I'm doing functional equations after a while, and I did not want to go about solving using the boring "assume $f(x) = ax + b$ and get $a,b$" method, but the fun method seems incomplete :')
Best Answer
There are atleast 2 Issues :
ISSUE 1 : It seems wrong here :
$$g \circ f \circ g(x) = g(x+f(x)) = g\circ g(x) \tag{2}$$
What we should have are :
$$g \circ f \circ g(x) = g(x+f(x)) = (x+f(x)) +f(x+f(x)) \tag{2A}$$ (using Definition of $g$) $$g \circ f \circ g(x) = g(x+f(x)) = (x+f(x)) +f(x+f(x)) = (x+f(x)) +(x+f(x)) \tag{2B}$$ (using Definition of $f$)
There is no connection to $g\circ g(x)$
ISSUE 2 : Here , it wrongly concludes that $f\circ f(x) = g(x)$ :
$$g\circ f(x) = f(x) + f\circ f(x) = f(x) + g(x) \tag{3}$$
When we use these to move further , we might get wrong conclusions. It is a co-incidence that one solution is right eventually.

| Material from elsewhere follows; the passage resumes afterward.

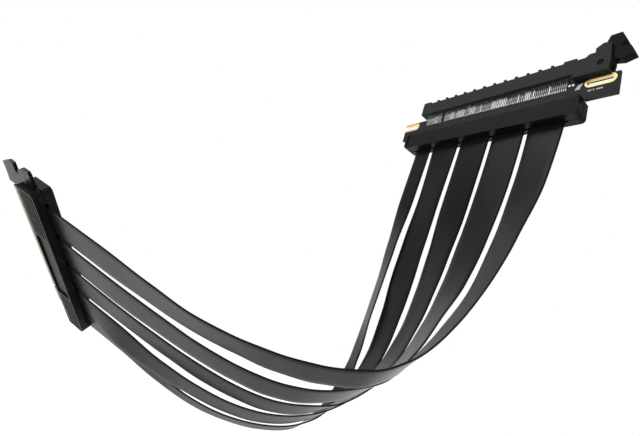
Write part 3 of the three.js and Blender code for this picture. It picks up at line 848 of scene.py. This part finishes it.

CONTRADICTION : We can use the Solution to show that the Process was wrong here :
$f(x)=-x$
$g(x)=x+f(x)=x-x=0$
$g(x) \equiv 0$
SUPPORT : We can use the other Solution to show that (2B) is meaningful :
When $f(x)=x$ , $g(x)=x+f(x)=x+x=2x$
$g(g(x))=g(2x)=2x+f(2x)=2x+2x=4x$
That is what we get with (2B) too